Exercise instructions:
Your task is to repeat the listing exactly.

▼

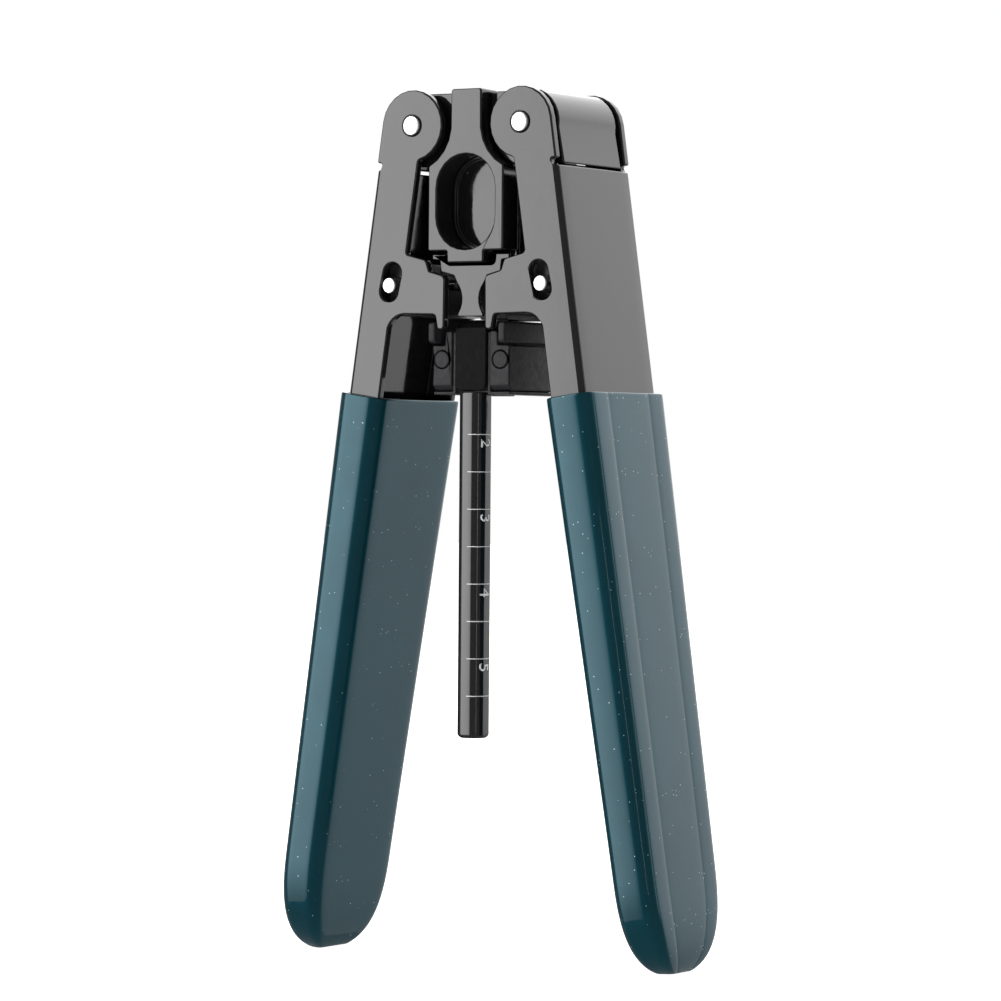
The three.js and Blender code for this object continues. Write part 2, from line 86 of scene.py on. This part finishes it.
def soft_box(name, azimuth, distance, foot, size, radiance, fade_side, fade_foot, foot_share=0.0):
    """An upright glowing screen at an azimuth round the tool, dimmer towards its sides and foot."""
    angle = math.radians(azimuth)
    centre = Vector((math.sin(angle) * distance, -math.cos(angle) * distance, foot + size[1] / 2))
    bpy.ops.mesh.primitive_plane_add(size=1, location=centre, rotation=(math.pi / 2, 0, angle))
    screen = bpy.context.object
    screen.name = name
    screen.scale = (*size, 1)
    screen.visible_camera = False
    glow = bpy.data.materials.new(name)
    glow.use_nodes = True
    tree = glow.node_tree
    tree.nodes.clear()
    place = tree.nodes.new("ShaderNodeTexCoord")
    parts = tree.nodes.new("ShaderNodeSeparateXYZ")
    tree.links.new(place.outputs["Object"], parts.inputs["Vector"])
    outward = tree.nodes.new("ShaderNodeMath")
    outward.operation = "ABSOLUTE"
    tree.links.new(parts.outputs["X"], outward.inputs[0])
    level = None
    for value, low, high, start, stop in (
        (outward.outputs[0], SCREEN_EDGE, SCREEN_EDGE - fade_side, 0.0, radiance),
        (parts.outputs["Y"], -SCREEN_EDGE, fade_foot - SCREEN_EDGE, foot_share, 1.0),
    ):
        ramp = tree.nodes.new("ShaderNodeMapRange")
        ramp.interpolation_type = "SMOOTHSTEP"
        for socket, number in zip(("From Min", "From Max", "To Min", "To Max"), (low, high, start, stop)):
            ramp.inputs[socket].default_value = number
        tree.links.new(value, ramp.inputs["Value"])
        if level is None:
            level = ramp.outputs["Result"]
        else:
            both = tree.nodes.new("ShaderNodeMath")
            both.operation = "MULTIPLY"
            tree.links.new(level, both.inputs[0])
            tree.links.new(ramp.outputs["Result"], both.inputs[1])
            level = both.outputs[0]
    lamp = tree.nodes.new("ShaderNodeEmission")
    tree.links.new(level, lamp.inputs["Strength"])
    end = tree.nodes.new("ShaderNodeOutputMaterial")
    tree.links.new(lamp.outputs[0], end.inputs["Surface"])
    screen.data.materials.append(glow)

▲

Completed exercise:
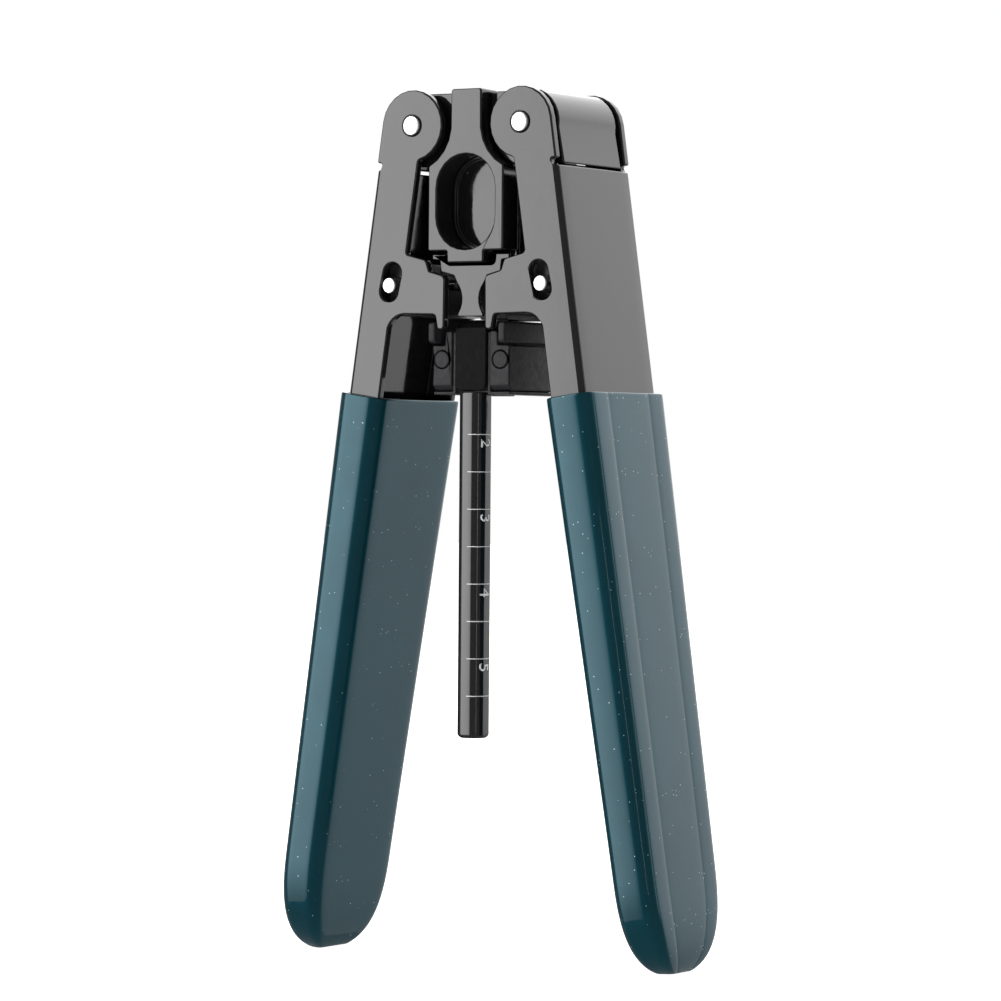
The three.js and Blender code for this object continues. Write part 2, from line 86 of scene.py on. This part finishes it.
def soft_box(name, azimuth, distance, foot, size, radiance, fade_side, fade_foot, foot_share=0.0):
    """An upright glowing screen at an azimuth round the tool, dimmer towards its sides and foot."""
    angle = math.radians(azimuth)
    centre = Vector((math.sin(angle) * distance, -math.cos(angle) * distance, foot + size[1] / 2))
    bpy.ops.mesh.primitive_plane_add(size=1, location=centre, rotation=(math.pi / 2, 0, angle))
    screen = bpy.context.object
    screen.name = name
    screen.scale = (*size, 1)
    screen.visible_camera = False
    glow = bpy.data.materials.new(name)
    glow.use_nodes = True
    tree = glow.node_tree
    tree.nodes.clear()
    place = tree.nodes.new("ShaderNodeTexCoord")
    parts = tree.nodes.new("ShaderNodeSeparateXYZ")
    tree.links.new(place.outputs["Object"], parts.inputs["Vector"])
    outward = tree.nodes.new("ShaderNodeMath")
    outward.operation = "ABSOLUTE"
    tree.links.new(parts.outputs["X"], outward.inputs[0])
    level = None
    for value, low, high, start, stop in (
        (outward.outputs[0], SCREEN_EDGE, SCREEN_EDGE - fade_side, 0.0, radiance),
        (parts.outputs["Y"], -SCREEN_EDGE, fade_foot - SCREEN_EDGE, foot_share, 1.0),
    ):
        ramp = tree.nodes.new("ShaderNodeMapRange")
        ramp.interpolation_type = "SMOOTHSTEP"
        for socket, number in zip(("From Min", "From Max", "To Min", "To Max"), (low, high, start, stop)):
            ramp.inputs[socket].default_value = number
        tree.links.new(value, ramp.inputs["Value"])
        if level is None:
            level = ramp.outputs["Result"]
        else:
            both = tree.nodes.new("ShaderNodeMath")
            both.operation = "MULTIPLY"
            tree.links.new(level, both.inputs[0])
            tree.links.new(ramp.outputs["Result"], both.inputs[1])
            level = both.outputs[0]
    lamp = tree.nodes.new("ShaderNodeEmission")
    tree.links.new(level, lamp.inputs["Strength"])
    end = tree.nodes.new("ShaderNodeOutputMaterial")
    tree.links.new(lamp.outputs[0], end.inputs["Surface"])
    screen.data.materials.append(glow)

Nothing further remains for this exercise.